One issue the Biden team was quick to seize on: Trump taking credit for overturning Roe v. Wade. The campaign’s press team sent a news release simply quoting the former president saying, “The following is a statement from Donald J. Trump: ‘For 54 years they were trying to get Roe v. Wade terminated, and I did it. And I’m proud to have done it.’’”

Biden’s advisers view those kinds of comments as fodder for their general election fight, especially as they believe abortion rights could serve as a major motivating factor at the ballot box.

Biden’s team also saw a recent opening for a fight with Trump over the economy. The campaign quickly sought to amplify the former president’s prediction the economy would crash with the hope it would happen under Biden’s watch, and they tapped the president himself to fire back on social media.

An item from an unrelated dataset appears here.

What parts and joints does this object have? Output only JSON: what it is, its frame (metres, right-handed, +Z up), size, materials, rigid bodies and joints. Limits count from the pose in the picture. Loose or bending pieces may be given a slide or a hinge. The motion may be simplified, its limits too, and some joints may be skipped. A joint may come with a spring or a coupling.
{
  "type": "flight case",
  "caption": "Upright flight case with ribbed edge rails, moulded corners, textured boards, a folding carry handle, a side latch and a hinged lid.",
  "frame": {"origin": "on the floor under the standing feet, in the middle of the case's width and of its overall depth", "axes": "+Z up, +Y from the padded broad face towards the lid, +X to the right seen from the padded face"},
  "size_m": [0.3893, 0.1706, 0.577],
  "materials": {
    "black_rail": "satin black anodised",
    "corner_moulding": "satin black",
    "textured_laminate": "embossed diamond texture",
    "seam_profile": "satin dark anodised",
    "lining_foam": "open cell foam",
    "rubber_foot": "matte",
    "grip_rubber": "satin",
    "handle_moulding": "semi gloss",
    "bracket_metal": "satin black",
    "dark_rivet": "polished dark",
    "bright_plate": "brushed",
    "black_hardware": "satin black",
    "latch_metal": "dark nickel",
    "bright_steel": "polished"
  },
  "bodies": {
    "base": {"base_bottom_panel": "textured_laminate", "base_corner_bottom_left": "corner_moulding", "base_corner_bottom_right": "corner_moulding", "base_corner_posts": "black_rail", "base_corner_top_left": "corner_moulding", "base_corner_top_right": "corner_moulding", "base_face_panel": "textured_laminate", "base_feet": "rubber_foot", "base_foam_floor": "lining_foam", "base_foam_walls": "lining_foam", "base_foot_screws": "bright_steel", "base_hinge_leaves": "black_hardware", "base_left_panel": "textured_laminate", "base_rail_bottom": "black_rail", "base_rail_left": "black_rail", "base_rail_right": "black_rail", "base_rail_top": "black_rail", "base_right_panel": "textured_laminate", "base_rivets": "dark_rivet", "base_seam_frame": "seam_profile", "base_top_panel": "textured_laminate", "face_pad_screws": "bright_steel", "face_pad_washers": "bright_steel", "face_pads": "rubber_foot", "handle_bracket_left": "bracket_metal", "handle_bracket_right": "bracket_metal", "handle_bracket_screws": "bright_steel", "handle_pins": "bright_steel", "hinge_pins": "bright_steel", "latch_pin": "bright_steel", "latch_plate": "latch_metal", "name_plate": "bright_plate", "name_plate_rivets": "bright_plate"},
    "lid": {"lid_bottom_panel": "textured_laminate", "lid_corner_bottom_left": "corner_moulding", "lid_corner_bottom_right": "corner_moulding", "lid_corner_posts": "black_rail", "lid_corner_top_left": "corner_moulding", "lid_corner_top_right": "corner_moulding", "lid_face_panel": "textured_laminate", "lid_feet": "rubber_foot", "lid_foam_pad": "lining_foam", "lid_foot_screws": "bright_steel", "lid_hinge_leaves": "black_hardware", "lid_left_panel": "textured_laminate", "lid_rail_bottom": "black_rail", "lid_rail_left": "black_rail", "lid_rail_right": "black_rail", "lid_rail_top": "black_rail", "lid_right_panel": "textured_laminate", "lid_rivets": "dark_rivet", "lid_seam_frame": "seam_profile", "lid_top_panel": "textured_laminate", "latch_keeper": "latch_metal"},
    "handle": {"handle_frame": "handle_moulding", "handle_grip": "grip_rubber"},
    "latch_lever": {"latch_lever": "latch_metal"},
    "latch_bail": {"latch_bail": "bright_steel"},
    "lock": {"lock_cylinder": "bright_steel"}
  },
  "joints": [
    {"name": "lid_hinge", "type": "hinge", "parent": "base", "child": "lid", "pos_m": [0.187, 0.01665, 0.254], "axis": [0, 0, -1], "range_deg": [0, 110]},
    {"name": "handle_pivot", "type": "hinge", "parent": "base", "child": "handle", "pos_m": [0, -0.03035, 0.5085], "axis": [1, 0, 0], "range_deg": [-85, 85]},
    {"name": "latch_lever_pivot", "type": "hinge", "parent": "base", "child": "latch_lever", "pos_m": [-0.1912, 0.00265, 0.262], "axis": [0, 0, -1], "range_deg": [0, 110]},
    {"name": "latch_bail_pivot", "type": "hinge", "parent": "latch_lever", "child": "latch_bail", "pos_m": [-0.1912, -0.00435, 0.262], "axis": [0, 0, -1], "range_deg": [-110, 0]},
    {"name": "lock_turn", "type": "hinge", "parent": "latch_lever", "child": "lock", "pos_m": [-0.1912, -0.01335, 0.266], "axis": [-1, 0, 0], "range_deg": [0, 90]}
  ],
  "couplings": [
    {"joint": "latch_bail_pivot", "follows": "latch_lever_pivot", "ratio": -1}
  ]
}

“[Trump]’s acknowledging that my economy is doing pretty darn well, because he doesn’t want that to continue,” Biden said in a video posted to social media platform X. “And by the way, the idea that he wants to see a crash in the next 12 months – he doesn’t want to be Herbert Hoover. He has to understand, he’s already Herbert Hoover. He’s the only other president who lost jobs during his term.”

The focus on Trump and particularly the argument around protecting democracy has outsized importance, as senior officials acknowledge that Biden’s economic message is still not breaking through. As the president continues to trail his predecessor in hypothetical head-to-head matchups, voters in particular hold a poor view of the US economy, despite economic bright spots and months of “Bidenomics” messaging.

Biden advisers and allies openly acknowledge that they expect a Biden-Trump match-up to be close. Until Trump clearly emerges as the next GOP nominee, they say, they plan to continue reminding voters what the former president did with his first term in office and warn of what another four years of a Trump presidency would look like.

“Once you get to that head-to-head, the dynamics change. The world is different,” one senior Biden campaign official said.